Wenn Corona will, steht (fast) alles still, Update 51 vom 05.05.2020,

Tägliche Gedanken von Pfr. Gerhard Metzger in einer schwierigen Zeit

Waren Sie schon einmal in Wittenberg? Ich habe diese Stadt mit ihrer besonderen Geschichte zur Reformation insgesamt 4-mal besucht. Ich laufe durch die Hauptstraße und atme den Duft des Wirkens von Martin Luther ein. Ich sehe die Stadtkirche. Sie war die Predigerkirche des Reformators und alle seine Kinder wurden dort getauft. Ich laufe weiter und begutachte die einzelnen historischen Gebäude.

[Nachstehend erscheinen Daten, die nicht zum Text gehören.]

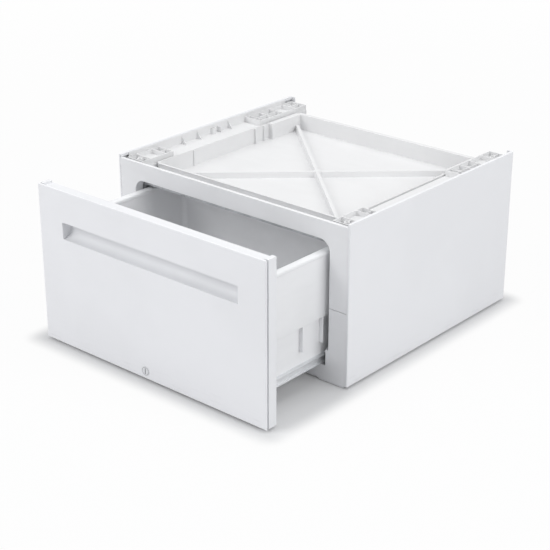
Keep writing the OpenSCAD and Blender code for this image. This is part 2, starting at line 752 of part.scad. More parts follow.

Die Wohnung von Lucas Cranach, dem Bildhauer und Maler, der schon ganz PR-mäßig seine Werke über Luther an den Mann gebracht hat. Das Haus von Melanchthon und natürlich auch das sog. „Schwarze Kloster“, in dem Martin Luther mit seinem Diener „gehaust“ hat. Aber dann hat er 1525 seine Frau Katharina geheiratet. Und sie hat diesen „Männerhaushalt“ auf Vordermann gebracht. Daneben die Schlosskirche und das Schloss von Kurfürst Friedrich, den Weisen.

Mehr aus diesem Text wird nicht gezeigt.